Outfit formulas for campus days, work, and evenings out
The easiest way to wear this style is to treat it like a formula, not a single outfit. Once you know the proportions that work, you can swap pieces without losing the mood.
| Situation | Formula | Why it works |
|---|---|---|
| Campus or library day | Oxford shirt, fine-knit vest, pleated trousers, loafers | It is practical, layered, and quietly intellectual |
| Office or interview | Charcoal blazer, roll neck, wide-leg trousers, brogues | It reads polished without feeling stiff |
| Weekend café trip | Oversized cardigan, midi skirt, tights, ankle boots | It softens the look while keeping the silhouette intentional |
| Evening out | Black knit dress, long coat, slim belt, heeled boots | It keeps the mood dark and elegant without overbuilding the outfit |
If you want the line straighter and more androgynous, favour trousers, longer jackets, and boxier knitwear. If you want it softer, let the skirt or dress move and keep the rest of the outfit structured. The framework stays the same; the expression changes.
How to dress for UK weather without losing the mood
British weather is basically built for this aesthetic, but only if you dress for it properly. The mistake I see most often is using too many light layers, then trying to fix the outfit with accessories that do not actually add warmth.
| Budget level | Typical spend | What to buy first | What it gets you |
|---|---|---|---|
| Starter | £90-£180 | One second-hand blazer, one knit, one trouser, one dependable pair of shoes | A small but usable wardrobe you can test before investing more |
| Mid-range | £250-£500 | A better coat, better trousers, two knits, and leather shoes | A rotation that works for most autumn and winter days |
| Investment | £600-£1,000+ | Tailored outerwear, cashmere or merino knitwear, and quality shoes | Pieces that can last through repeated wear without losing shape |
- Choose wool blends, merino, and cotton layers before thin synthetics that look tired quickly.
- Use a three-layer system when the temperature drops: base layer, mid-layer, coat.
- Pick shoes with practical soles if you walk a lot or deal with rain most weeks.
- Keep tights and socks intentional so midi hems look planned rather than weather-driven.
- Buy the coat first if you can because it is the piece that defines the outfit from the street.
That approach keeps the style wearable instead of precious. It also keeps the budget honest, which matters if you are building the look gradually rather than all at once.

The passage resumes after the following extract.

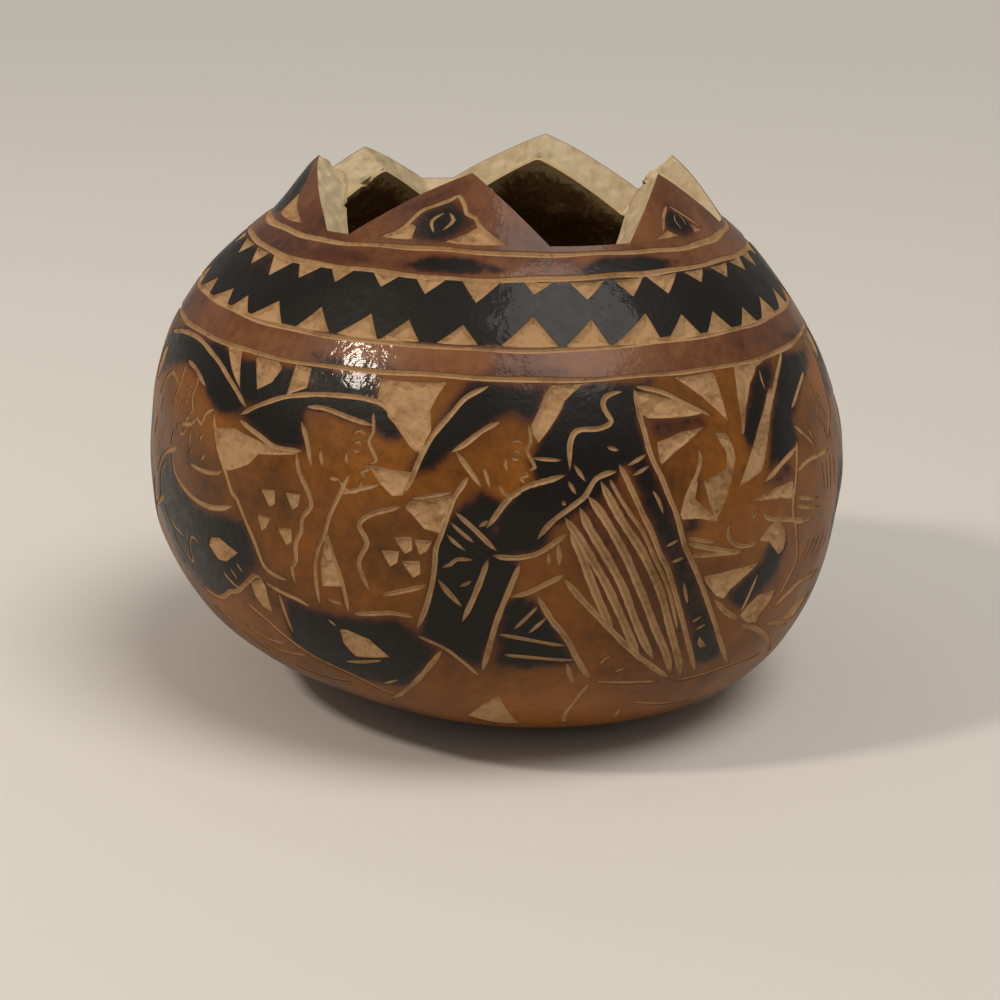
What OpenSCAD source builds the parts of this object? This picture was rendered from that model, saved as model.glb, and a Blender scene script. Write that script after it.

What keeps it modern in 2026
What feels current in 2026 is not a perfect uniform. It is a personality-first version of the aesthetic: one strong academic cue, one clean modern piece, and enough room for the outfit to feel like it belongs to a real life.
- Use relaxed tailoring. A softer blazer or wider trouser feels more wearable than a rigid, school-uniform shape.
- Break the mood with something clean. A white tee, cream knit, or plain shirt keeps the outfit from becoming too heavy.
- Mix vintage and current pieces. A thrifted coat with modern trousers, or a classic loafer with a looser silhouette, looks fresher than head-to-toe retro.
- Let colour breathe. Black is still fine, but charcoal, brown, oxblood, forest green, and cream make the outfit feel less theatrical.
- Add one contemporary accessory. A minimalist watch, structured crossbody, or sleek glasses frame gives the look a present-day edge.
I like the version of this style that feels lived in, not staged. If the clothes look as though they were chosen for real routines rather than for a single photo, the aesthetic becomes much stronger.
Common mistakes that make the look feel forced
The style fails most often when people mistake it for a costume. That usually happens because they pile on signifiers instead of building a solid outfit underneath them.
- Buying props before clothes. Books, scarves, and jewellery can help, but they should never carry the outfit on their own.
- Using too many patterns at once. Plaid, stripes, and checks can work, but only if one of them stays quiet.
- Ignoring proportion. A bulky coat with tight trousers, or a tiny blazer with a full skirt, can throw the whole line off.
- Choosing fabrics that collapse. Thin polyester rarely gives the outfit the weight it needs.
- Making everything black. The look needs depth, not just darkness.
- Treating the style as gendered. The strongest versions adapt cleanly to different bodies and presentations instead of forcing one template.
Once those mistakes are out of the way, the styling gets much easier. The final step is to simplify your starting point so you can repeat the look without thinking too hard.
The starter capsule I would build first
If I were starting from scratch in the UK, I would keep it to six pieces and build from there. That keeps the budget sane and gives you enough combinations to make the style part of your weekly rotation rather than a one-off experiment.
- One blazer in charcoal, brown, or deep navy.
- One heavyweight knit such as a roll neck or fine jumper.
- Two bottoms that give you choice: pleated trousers and a midi skirt, or two trouser cuts if you prefer a straighter line.
- One crisp shirt in white, cream, or pale blue.
- One coat long enough to make the silhouette feel intentional.
- One pair of shoes that can handle regular wear, ideally loafers, brogues, or ankle boots.
From there, add accents only when they earn their place: a tie, a signet ring, tortoiseshell frames, or a deeper colour like oxblood. That keeps the wardrobe flexible, which is what makes the aesthetic last beyond one season. If the clothes fit your body, your routine, and the way you want to present yourself, the look reads as deliberate rather than borrowed.